Nel 1940 viene nominato docente “per chiara fama” al Liceo Musicale di Bologna, dove sostituisce Carlo Vidusso. È questo un ruolo molto sentito da Benedetti Michelangeli che amava i suoi allievi. Per il Maestro è fondamentale che l’allievo apprenda a «pensare in modo indipendente, giacché soltanto ciò che si scopre da soli ha valore duraturo».

Nel 1949 fa parte della giuria del concorso pianistico «Premio Busoni» di Bolzano, di cui è cofondatore. Nel 1957 incide per la Emi il Concerto in sol di Ravel e il Concerto n.4 di Rachmaninov, con la Philharmonia Orchestra di Londra diretta da EttoreGracis.

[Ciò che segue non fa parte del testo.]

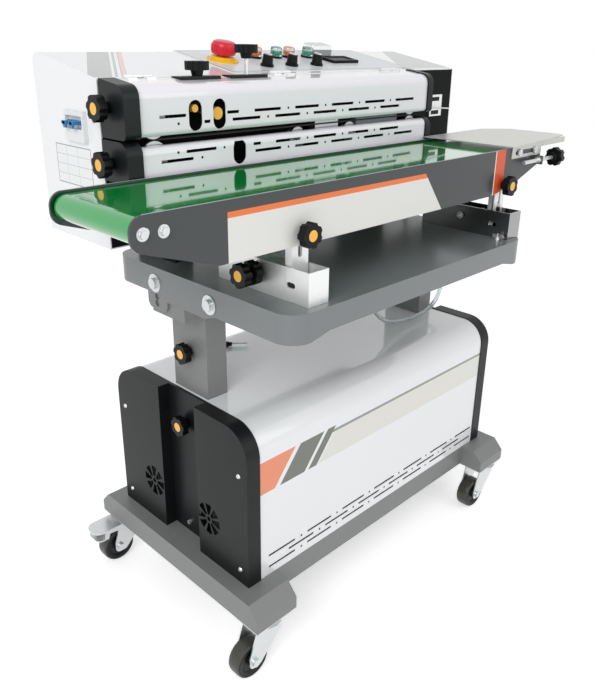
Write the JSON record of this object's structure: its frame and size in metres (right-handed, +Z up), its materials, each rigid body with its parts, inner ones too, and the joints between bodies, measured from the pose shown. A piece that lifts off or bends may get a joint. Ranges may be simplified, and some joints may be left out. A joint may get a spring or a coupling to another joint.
{
  "type": "continuous vacuum sealer",
  "caption": "Castored band sealer: cabinet with vacuum pump, lifting columns, tilting tray, sealing head with slotted covers, side conveyor and feed table.",
  "frame": {"origin": "on the floor, midway between the four casters, below the middle of the cabinet", "axes": "+X along the conveyor from the outfeed to the infeed, +Y to the back, +Z up"},
  "size_m": [1.172, 0.586, 1.1122],
  "materials": {
    "grey_frame_paint": "satin",
    "white_sheet_paint": "gloss",
    "black_cover_paint": "satin",
    "conveyor_paint": "satin",
    "zinc_plated_steel": "satin",
    "stainless_sheet": "bright",
    "caster_tread": "matte",
    "green_belt": "gloss",
    "knob_plastic": "moulded",
    "red_plastic": "moulded",
    "orange_plastic": "moulded",
    "green_plastic": "moulded",
    "blue_plastic": "moulded",
    "panel_film": "satin",
    "pump_casting": "cast",
    "seal_brass": "machined",
    "seal_band_film": "woven glass and resin",
    "wheel_aluminium": "turned",
    "clear_hose": "clear PVC"
  },
  "bodies": {
    "base": {"base_frame": "grey_frame_paint", "cabinet_left_cover": "black_cover_paint", "cabinet_right_cover": "black_cover_paint", "cabinet_front_wrap": "white_sheet_paint", "cabinet_back_wrap": "white_sheet_paint", "vacuum_pump": "pump_casting"},
    "lift": {"lift_frame": "grey_frame_paint"},
    "deck": {"tray": "grey_frame_paint", "outer_rails": "stainless_sheet", "head_casing": "white_sheet_paint", "head_front_plate": "black_cover_paint", "control_panel": "panel_film", "seal_bands": "seal_band_film", "seal_blocks": "seal_brass", "lower_cover": "white_sheet_paint", "vacuum_hose": "clear_hose"},
    "carriage": {"sliding_rails": "stainless_sheet"},
    "conveyor": {"conveyor_frame": "conveyor_paint", "conveyor_belt": "green_belt"},
    "fork_front_left": {"caster_fork_front_left": "zinc_plated_steel"},
    "wheel_front_left": {"caster_wheel_front_left": "caster_tread"},
    "fork_front_right": {"caster_fork_front_right": "zinc_plated_steel"},
    "wheel_front_right": {"caster_wheel_front_right": "caster_tread"},
    "fork_back_left": {"caster_fork_back_left": "zinc_plated_steel"},
    "wheel_back_left": {"caster_wheel_back_left": "caster_tread"},
    "pedal_back_left": {"brake_pedal_back_left": "zinc_plated_steel"},
    "fork_back_right": {"caster_fork_back_right": "zinc_plated_steel"},
    "wheel_back_right": {"caster_wheel_back_right": "caster_tread"},
    "pedal_back_right": {"brake_pedal_back_right": "zinc_plated_steel"},
    "outfeed_roller": {"outfeed_roller": "zinc_plated_steel"},
    "infeed_roller": {"infeed_roller": "zinc_plated_steel"},
    "feed_table": {"feed_table": "stainless_sheet"},
    "upper_cover": {"upper_cover": "white_sheet_paint"},
    "upper_band_wheel_left": {"upper_band_wheel_left": "wheel_aluminium"},
    "lower_band_wheel_left": {"lower_band_wheel_left": "wheel_aluminium"},
    "upper_band_wheel_right": {"upper_band_wheel_right": "wheel_aluminium"},
    "lower_band_wheel_right": {"lower_band_wheel_right": "wheel_aluminium"},
    "press_wheel_left": {"press_wheel_left": "wheel_aluminium"},
    "press_wheel_right": {"press_wheel_right": "wheel_aluminium"},
    "emergency_stop": {"emergency_stop": "red_plastic"},
    "dial_left": {"dial_left": "knob_plastic"},
    "dial_middle": {"dial_middle": "knob_plastic"},
    "dial_right": {"dial_right": "knob_plastic"},
    "button_orange_left": {"button_orange_left": "orange_plastic"},
    "button_green_left": {"button_green_left": "green_plastic"},
    "button_orange_right": {"button_orange_right": "orange_plastic"},
    "button_green_right": {"button_green_right": "green_plastic"},
    "breaker_toggle": {"breaker_toggle": "blue_plastic"},
    "column_knob": {"column_knob": "knob_plastic"},
    "channel_knob": {"channel_knob": "knob_plastic"},
    "rail_knob": {"rail_knob": "knob_plastic"},
    "post_knob_left": {"post_knob_left": "knob_plastic"},
    "post_knob_right": {"post_knob_right": "knob_plastic"},
    "upper_end_knob": {"upper_end_knob": "knob_plastic"},
    "lower_end_knob": {"lower_end_knob": "knob_plastic"},
    "pressure_knob_low": {"pressure_knob_low": "knob_plastic"},
    "pressure_knob_tall": {"pressure_knob_tall": "knob_plastic"},
    "adjuster_left": {"adjuster_left": "orange_plastic"},
    "adjuster_right": {"adjuster_right": "orange_plastic"},
    "tension_knob": {"tension_knob": "knob_plastic"}
  },
  "joints": [
    {"name": "front_left_swivel", "type": "hinge", "parent": "base", "child": "fork_front_left", "pos_m": [-0.378, -0.229, 0.1], "axis": [0, 0, 1], "continuous": true},
    {"name": "front_left_wheel_spin", "type": "hinge", "parent": "fork_front_left", "child": "wheel_front_left", "pos_m": [-0.418, -0.229, 0.0375], "axis": [0, 1, 0], "continuous": true},
    {"name": "front_right_swivel", "type": "hinge", "parent": "base", "child": "fork_front_right", "pos_m": [0.378, -0.229, 0.1], "axis": [0, 0, 1], "continuous": true},
    {"name": "front_right_wheel_spin", "type": "hinge", "parent": "fork_front_right", "child": "wheel_front_right", "pos_m": [0.338, -0.229, 0.0375], "axis": [0, 1, 0], "continuous": true},
    {"name": "back_left_swivel", "type": "hinge", "parent": "base", "child": "fork_back_left", "pos_m": [-0.378, 0.229, 0.1], "axis": [0, 0, 1], "continuous": true},
    {"name": "back_left_wheel_spin", "type": "hinge", "parent": "fork_back_left", "child": "wheel_back_left", "pos_m": [-0.418, 0.229, 0.0375], "axis": [0, 1, 0], "continuous": true},
    {"name": "back_left_brake", "type": "hinge", "parent": "fork_back_left", "child": "pedal_back_left", "pos_m": [-0.405, 0.229, 0.0907], "axis": [0, -1, 0], "range_deg": [0, 10]},
    {"name": "back_right_swivel", "type": "hinge", "parent": "base", "child": "fork_back_right", "pos_m": [0.378, 0.229, 0.1], "axis": [0, 0, 1], "continuous": true},
    {"name": "back_right_wheel_spin", "type": "hinge", "parent": "fork_back_right", "child": "wheel_back_right", "pos_m": [0.338, 0.229, 0.0375], "axis": [0, 1, 0], "continuous": true},
    {"name": "back_right_brake", "type": "hinge", "parent": "fork_back_right", "child": "pedal_back_right", "pos_m": [0.351, 0.229, 0.0907], "axis": [0, -1, 0], "range_deg": [0, 10]},
    {"name": "column_lift", "type": "slide", "parent": "base", "child": "lift", "axis": [0, 0, 1], "range_m": [0, 0.12]},
    {"name": "tray_tilt", "type": "hinge", "parent": "lift", "child": "deck", "pos_m": [0, -0.128, 0.708], "axis": [-1, 0, 0], "range_deg": [0, 4.8]},
    {"name": "conveyor_depth", "type": "slide", "parent": "deck", "child": "carriage", "axis": [0, -1, 0], "range_m": [0, 0.08]},
    {"name": "conveyor_height", "type": "slide", "parent": "carriage", "child": "conveyor", "axis": [0, 0, 1], "range_m": [-0.025, 0.02]},
    {"name": "outfeed_roller_spin", "type": "hinge", "parent": "conveyor", "child": "outfeed_roller", "pos_m": [-0.604, -0.17, 0.892], "axis": [0, 1, 0], "continuous": true},
    {"name": "infeed_roller_spin", "type": "hinge", "parent": "conveyor", "child": "infeed_roller", "pos_m": [0.378, -0.17, 0.892], "axis": [0, 1, 0], "continuous": true},
    {"name": "feed_table_slide", "type": "slide", "parent": "conveyor", "child": "feed_table", "axis": [1, 0, 0], "range_m": [-0.008, 0.008]},
    {"name": "upper_cover_hinge", "type": "hinge", "parent": "deck", "child": "upper_cover", "pos_m": [0, 0.0045, 1.059], "axis": [-1, 0, 0], "range_deg": [0, 60]},
    {"name": "upper_band_wheel_left_spin", "type": "hinge", "parent": "deck", "child": "upper_band_wheel_left", "pos_m": [-0.426, -0.027, 0.9915], "axis": [0, 1, 0], "continuous": true},
    {"name": "lower_band_wheel_left_spin", "type": "hinge", "parent": "deck", "child": "lower_band_wheel_left", "pos_m": [-0.426, -0.027, 0.939], "axis": [0, 1, 0], "continuous": true},
    {"name": "upper_band_wheel_right_spin", "type": "hinge", "parent": "deck", "child": "upper_band_wheel_right", "pos_m": [0.237, -0.027, 0.9915], "axis": [0, 1, 0], "continuous": true},
    {"name": "lower_band_wheel_right_spin", "type": "hinge", "parent": "deck", "child": "lower_band_wheel_right", "pos_m": [0.237, -0.027, 0.939], "axis": [0, 1, 0], "continuous": true},
    {"name": "press_wheel_left_spin", "type": "hinge", "parent": "deck", "child": "press_wheel_left", "pos_m": [-0.107, -0.027, 0.9437], "axis": [0, 1, 0], "continuous": true},
    {"name": "press_wheel_right_spin", "type": "hinge", "parent": "deck", "child": "press_wheel_right", "pos_m": [0.039, -0.027, 0.9437], "axis": [0, 1, 0], "continuous": true},
    {"name": "emergency_stop_push", "type": "slide", "parent": "deck", "child": "emergency_stop", "axis": [0, 0.184, -0.9829], "range_m": [0, 0.004]},
    {"name": "dial_left_turn", "type": "hinge", "parent": "deck", "child": "dial_left", "pos_m": [-0.096, 0.06206, 1.06612], "axis": [0, -0.184, 0.9829], "range_deg": [-135, 135]},
    {"name": "dial_middle_turn", "type": "hinge", "parent": "deck", "child": "dial_middle", "pos_m": [-0.03, 0.06206, 1.06612], "axis": [0, -0.184, 0.9829], "range_deg": [-135, 135]},
    {"name": "dial_right_turn", "type": "hinge", "parent": "deck", "child": "dial_right", "pos_m": [0.041, 0.06206, 1.06612], "axis": [0, -0.184, 0.9829], "range_deg": [-135, 135]},
    {"name": "button_orange_left_push", "type": "slide", "parent": "deck", "child": "button_orange_left", "axis": [0, 0.184, -0.9829], "range_m": [0, 0.0025], "stiffness_N_per_m": 500, "springref_m": -0.001},
    {"name": "button_green_left_push", "type": "slide", "parent": "deck", "child": "button_green_left", "axis": [0, 0.184, -0.9829], "range_m": [0, 0.0025], "stiffness_N_per_m": 500, "springref_m": -0.001},
    {"name": "button_orange_right_push", "type": "slide", "parent": "deck", "child": "button_orange_right", "axis": [0, 0.184, -0.9829], "range_m": [0, 0.0025], "stiffness_N_per_m": 500, "springref_m": -0.001},
    {"name": "button_green_right_push", "type": "slide", "parent": "deck", "child": "button_green_right", "axis": [0, 0.184, -0.9829], "range_m": [0, 0.0025], "stiffness_N_per_m": 500, "springref_m": -0.001},
    {"name": "breaker_toggle_flip", "type": "hinge", "parent": "deck", "child": "breaker_toggle", "pos_m": [-0.498, 0.076, 0.988], "axis": [0, -1, 0], "range_deg": [0, 35]},
    {"name": "column_knob_turn", "type": "hinge", "parent": "lift", "child": "column_knob", "pos_m": [-0.352, 0, 0.569], "axis": [1, 0, 0], "continuous": true},
    {"name": "channel_knob_turn", "type": "hinge", "parent": "base", "child": "channel_knob", "pos_m": [-0.367, 0, 0.421], "axis": [1, 0, 0], "continuous": true},
    {"name": "rail_knob_turn", "type": "hinge", "parent": "deck", "child": "rail_knob", "pos_m": [-0.352, -0.198, 0.7732], "axis": [1, 0, 0], "continuous": true},
    {"name": "post_knob_left_turn", "type": "hinge", "parent": "conveyor", "child": "post_knob_left", "pos_m": [-0.33, -0.27, 0.844], "axis": [0, 1, 0], "continuous": true},
    {"name": "post_knob_right_turn", "type": "hinge", "parent": "conveyor", "child": "post_knob_right", "pos_m": [0.253, -0.27, 0.844], "axis": [0, 1, 0], "continuous": true},
    {"name": "upper_end_knob_turn", "type": "hinge", "parent": "upper_cover", "child": "upper_end_knob", "pos_m": [-0.493, -0.016, 1.016], "axis": [1, 0, 0], "continuous": true},
    {"name": "lower_end_knob_turn", "type": "hinge", "parent": "deck", "child": "lower_end_knob", "pos_m": [-0.493, -0.016, 0.933], "axis": [1, 0, 0], "continuous": true},
    {"name": "pressure_knob_low_turn", "type": "hinge", "parent": "upper_cover", "child": "pressure_knob_low", "pos_m": [-0.32, -0.013, 1.06], "axis": [0, 0, 1], "continuous": true},
    {"name": "pressure_knob_tall_turn", "type": "hinge", "parent": "upper_cover", "child": "pressure_knob_tall", "pos_m": [-0.213, -0.013, 1.06], "axis": [0, 0, 1], "continuous": true},
    {"name": "adjuster_left_turn", "type": "hinge", "parent": "deck", "child": "adjuster_left", "pos_m": [-0.357, -0.02, 1.011], "axis": [0, 1, 0], "continuous": true},
    {"name": "adjuster_right_turn", "type": "hinge", "parent": "deck", "child": "adjuster_right", "pos_m": [-0.311, -0.02, 1.001], "axis": [0, 1, 0], "continuous": true},
    {"name": "tension_knob_turn", "type": "hinge", "parent": "conveyor", "child": "tension_knob", "pos_m": [0.43, -0.282, 0.884], "axis": [1, 0, 0], "continuous": true}
  ],
  "couplings": [
    {"joint": "infeed_roller_spin", "follows": "outfeed_roller_spin", "ratio": 1},
    {"joint": "lower_band_wheel_right_spin", "follows": "lower_band_wheel_left_spin", "ratio": 1},
    {"joint": "upper_band_wheel_left_spin", "follows": "lower_band_wheel_left_spin", "ratio": -1},
    {"joint": "upper_band_wheel_right_spin", "follows": "lower_band_wheel_left_spin", "ratio": -1},
    {"joint": "press_wheel_left_spin", "follows": "lower_band_wheel_left_spin", "ratio": 1.25},
    {"joint": "press_wheel_right_spin", "follows": "lower_band_wheel_left_spin", "ratio": 1.25}
  ]
}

Nel 1964 nasce a Brescia il Festival pianistico internazionale «Arturo Benedetti Michelangeli», che verrà esteso l’anno successivo anche a Bergamo.
Un anno dopo fonda a Bologna l’etichetta discografica Bdm, il cui fallimento nel 1968 causerà la partenza definitiva dall’Italia (dove dichiara di non voler più suonare) e il trasferimento in Svizzera.

Nel 1971 inizia la collaborazione con la Deutsche Grammophon Gesellschaft con cui registrerà fino al 1990 opere di Debussy, Chopin, Beethoven, Brahms, Schubert e Mozart. In questi anni collabora con Carlos Kleiber, Carlo Maria Giulini, Sergiu Celibidache, Cord Garben e Michael Tilson Thomas.
Il 7 maggio1993 tiene il suo ultimo recital dedicato a Debussy alla Musikhalle di Amburgo. Il 12 giugno 1995 Arturo Benedetti Michelangeli muore all’ospedale cantonale di Lugano. Diceva il Maestro: «La perfezione è una parola che ancora non comprendo. La perfezione è un limite, un circolo chiuso. L’evoluzione è qualcos’altro. Ma la cosa più importante è il rispetto per l’autore.